Keywords: DNP; EHEC; MEHEC; cellulose ethers; solid‐state NMR; substitution.

FIGURE 1

Molecular structures of possible repeating units of ethyl hydroxy ethyl cellulose (EHEC) and methyl ethyl hydroxy ethyl cellulose (MEHEC). In MEHEC, additional methyl groups are introduced, making molecular structure more complex.

FIGURE 2

DNP enhanced ¹³C CP/MAS and ¹³C detected ¹H saturation recovery data for the EHEC2 sample swelled in 12‐mM AMUPol D₂O:H₂O (9:1) radical solution. (a) ¹³C CP/MAS spectra illustrating the large sensitivity enhancement when the microwaves are turned on/off. (b) ¹³C detected ¹H saturation recovery data acquired with microwaves turned on, sodium formate was added to the radical solution, and the curves illustrate the practically identical buildup time detected on the carbonyl signal (CO) of the formate ion and the C1 carbon (C1) of EHEC. (c) ¹³C detected ¹H saturation recovery data acquired with microwaves turned off, the buildup times differ from the ones observed with the microwaves turned on but are also here, practically the same for CO and C1.

FIGURE 3

¹³C–¹³C DNP‐enhanced refocused INADEQUATE spectrum of EHEC2. (a) 2D spectrum, it is easy to spot the C1/C2 correlations and chemical shift change of the substituted and free C2 positions, located around 75 and 84 ppm in the direct (horizontal) single quantum (SQ) dimension and around 180 and 189 ppm in the indirect (vertical) double quantum (DQ) dimension. (b) 1D slices of the rows in the 2D spectrum that correspond to the C1/C2 correlations, where peak integrals are indicative of substitution at the C2 position.

FIGURE 4

1D, J‐coupling‐based correlation experiment for quantification of C2 substitution. (a) Spectrum from selective transfer experiment of the EHEC2 sample at MAS = 10 kHz, T = 104 K, and 12‐mM AMUPol D₂O:H₂O (9:1) radical solution and 2048 scans/2 h experimental time.
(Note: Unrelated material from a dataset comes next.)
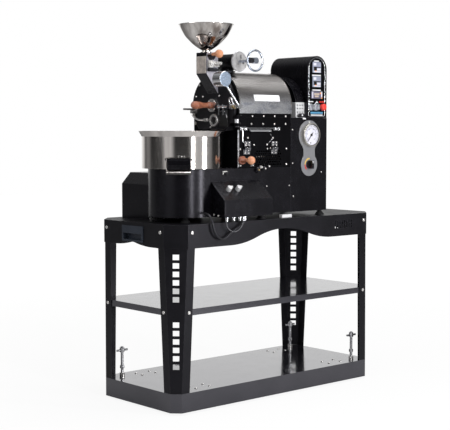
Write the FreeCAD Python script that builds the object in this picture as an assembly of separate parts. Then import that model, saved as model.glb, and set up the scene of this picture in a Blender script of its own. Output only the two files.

The pulse sequence with selection step and perfect echo is shown. (b) Spectrum from the control experiment in which the π/2 transfer pulse has been removed from the perfect echo. The spectrum thus only contains T′ ₂ decayed artifact signal indicated by the small black arrow. (c) Difference spectrum (transfer experiment (a)—control experiment (b)), here, the signals are assumed to come only from the J‐coupling transfer and are thus integrated. The signal in spectral region 90.1–80.4 ppm is considered to originate from substituted C2 and the signal in the 80.4–71.9‐ppm region from free, nonsubstituted C2. The percentage of the integral relative to the integral of the whole region is shown. A dashed line indicates the baseline.

FIGURE 5

DNP‐enhanced spectra from the 1D transfer experiment (no control spectra subtracted) acquired on the MEHEC2 sample with different τ delay in the spin‐echoes, showing a clear buildup of signal for the 4‐ms delay. The buildup of signal and small difference in proportion of the C2_sub correlation signal supports the claim that differences in J _C1C2 and T′ ₂ are not a major problem affecting the results. The inner panel shows a zoomed‐out view of the spectra, illustrating the T′ ₂ decay of the large C1 signal.